The dollar’s doing its little victory lap
USD/CHF is edging above 0.7800 after a modest dip yesterday, with the greenback getting support from a cautious Fed backdrop. Translation: traders are still betting the Fed won’t rush into cuts, and that keeps the dollar from looking like yesterday’s news.
Why the franc isn’t getting the spotlight
The Swiss franc is usually the financial world’s grumpy old shelter-from-the-storm asset. But when the market starts thinking the Fed could stay higher-for-longer, the dollar gets a caffeine boost and the pair tilts higher. That’s exactly what’s happening here around 0.7820 in early European trading.
Don’t sleep on the SNB
The Swiss National Bank also still has a finger on the scale.
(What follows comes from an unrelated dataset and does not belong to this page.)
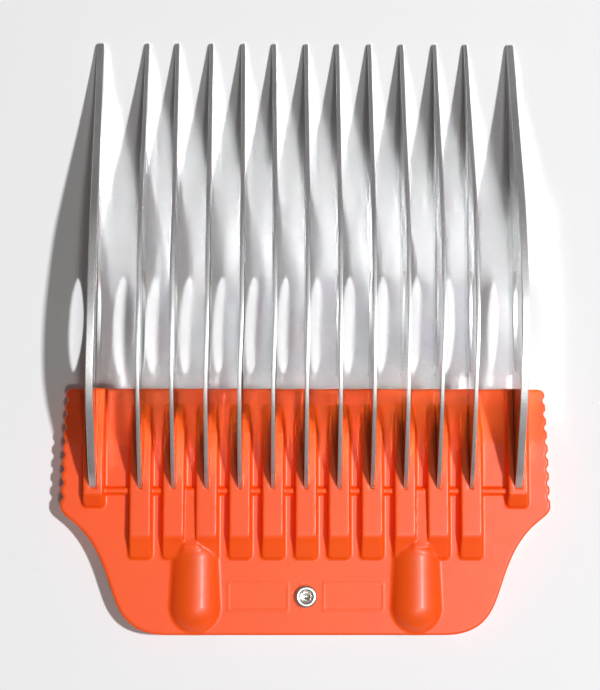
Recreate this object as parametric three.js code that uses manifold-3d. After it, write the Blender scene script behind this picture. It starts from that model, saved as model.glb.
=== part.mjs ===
// Clip-on attachment comb for a wide detachable clipper blade, in millimetres.
// +Y points to the tooth tips, +X to the right seen from the skin side, +Z up with the skin side on top.
import * as THREE from "three";
import Module from "manifold-3d";
import { mergeVertices } from "three/addons/utils/BufferGeometryUtils.js";

const wasm = await Module();
wasm.setup();

// Lengths along the comb are distances from the tooth tips.
const overallLength = 91.8;
const plateFront = 54.2;
const ribFront = 69.3;
const ribRear = 70.3;

// Heights above the surface that the comb stands on.
const seatHeight = 2.2;
const plateTop = 4.5;
const ridgeTop = 6.4;
const ribTop = 5.5;

// Teeth: eleven thin ones at an even pitch between two thick ones.
const innerCount = 11;
const innerPitch = 5.0;
const innerThickness = 0.6;
const outerX = 32.1;
const outerThickness = 1.1;
const toothEdge = 0.45;
const notchFront = 52.0;
const anchorBottom = 3.4;
const anchorRear = 70.9;
const slotClearance = 0.08;

// Ridges that hold the teeth.
const ridgeWidth = 3.3;
const ridgeRounding = 0.3;

// Blade bay between the two side rails.
const bayHalfWidth = 31.0;

// Spring housings.
const springX = 16.7;
const housingRadius = 4.455;
const housingAxisHeight = 2.1;
const housingFrontCentre = 81.2;
const housingEndCentre = 87.6;
const webRear = 79.4;
const webRearTop = 6.4;
const webWidth = 2.6;
const webX = 17.4;
const channelRadius = 1.85;
const channelAxisHeight = 4.0;
const channelFront = 79.6;
const channelRear = 89.2;

// Springs.
const springRadius = 1.475;
const springWire = 0.45;
const springFront = 80.55;
const springRear = 89.1;
const springTurns = 8;
const springDeadTurns = 1.5;

// Latch plate, shown at rest.
const latchHalfWidth = 20.5;
const latchFront = 73.1;
const latchRear = 91.0;
const latchBottom = 2.3;
const latchTop = 3.05;
const latchThickness = latchTop - latchBottom;
const latchTravel = 4.0;
const latchClearance = 0.15;
const tabFront = 79.75;
const tabTop = 5.2;
const tabWidth = 2.4;
const windowHalfWidth = 1.55;
const windowRear = 89.7;
const hookHalfWidth = 13;
const hookBottom = 0.15;
const hookFootTop = 0.85;
const hookFootFront = 88.9;

// Rivet stack.
const rivetStation = 85.7;
const rivetShank = 1.1;
const collarRadius = 1.6;
const washerRadius = 2.5;

const plastic = { color: 0xff5a1e, roughness: 0.32, metalness: 0.0 };
const toothSteel = { color: 0xc9cbcc, roughness: 0.22, metalness: 1.0 };
const sheetSteel = { color: 0xb9bbbd, roughness: 0.35, metalness: 1.0 };
const springSteel = { color: 0xa9abad, roughness: 0.3, metalness: 1.0 };
const rivetSteel = { color: 0xd6d6d2, roughness: 0.25, metalness: 1.0 };

function stationY(distanceFromTips) {
  return overallLength / 2 - distanceFromTips;
}

function toManifold(geometry) {
  const bare = geometry.index ? geometry.toNonIndexed() : geometry.clone();
  bare.deleteAttribute("normal");
  bare.deleteAttribute("uv");
  const merged = mergeVertices(bare, 1e-5);
  return new wasm.Manifold(
    new wasm.Mesh({
      numProp: 3,
      vertProperties: new Float32Array(merged.attributes.position.array),
      triVerts: new Uint32Array(merged.index.array),
    }),
  );
}

function toGeometry(solid) {
  const mesh = solid.getMesh();
  const geometry = new THREE.BufferGeometry();
  geometry.setAttribute("position", new THREE.BufferAttribute(mesh.vertProperties, 3));
  geometry.setIndex(new THREE.BufferAttribute(mesh.triVerts, 1));
  const flat = geometry.toNonIndexed();
  flat.computeVertexNormals();
  return flat;
}

function union(solids) {
  return solids.reduce((sum, solid) => sum.add(solid));
}

function block(x0, x1, stationFront, stationRear, z0, z1) {
  const geometry = new THREE.BoxGeometry(x1 - x0, stationRear - stationFront, z1 - z0);
  geometry.translate((x0 + x1) / 2, stationY((stationFront + stationRear) / 2), (z0 + z1) / 2);
  return toManifold(geometry);
}

// A side-view outline of [distance from tips, height] points, as a shape in the Y-Z plane.
function sideShape(points) {
  return new THREE.Shape(points.map(([station, height]) => new THREE.Vector2(stationY(station), height)));
}

// Extrudes a side-view shape across X, centred on centreX, with rounded side edges if wanted.
function acrossX(shape, centreX, width, rounding = 0, curveSegments = 6) {
  const geometry = new THREE.ExtrudeGeometry(shape, {
    depth: width - 2 * rounding,
    curveSegments,
    bevelEnabled: rounding > 0,
    bevelThickness: rounding,
    bevelSize: rounding,
    bevelOffset: -rounding,
    bevelSegments: 2,
  });
  geometry.translate(0, 0, -width / 2 + rounding);
  const turn = new THREE.Matrix4().makeBasis(
    new THREE.Vector3(0, 1, 0),
    new THREE.Vector3(0, 0, 1),
    new THREE.Vector3(1, 0, 0),
  );
  geometry.applyMatrix4(turn);
  geometry.translate(centreX, 0, 0);
  return geometry;
}

function upright(shape, z0, z1, curveSegments = 6) {
  const geometry = new THREE.ExtrudeGeometry(shape, {
    depth: z1 - z0,
    curveSegments,
    bevelEnabled: false,
  });
  geometry.translate(0, 0, z0);
  return geometry;
}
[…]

Policymakers have said they’re ready to step in if the franc strengthens too much, which is basically central-bank code for: “We’d prefer not to let this turn into a one-way trade.” That puts a bit of a ceiling under CHF strength.
Why investors should care
FX moves like this can ripple into multinational earnings, commodity pricing, and risk appetite more broadly. If inflation stays sticky and the Fed keeps talking tough, the dollar can keep squeezing higher — and the Swiss franc’s safe-haven glow may not shine quite as brightly.
Big picture: this is less about one big headline and more about the market quietly rewriting its rate expectations in real time. And currencies, being the drama queens they are, react immediately.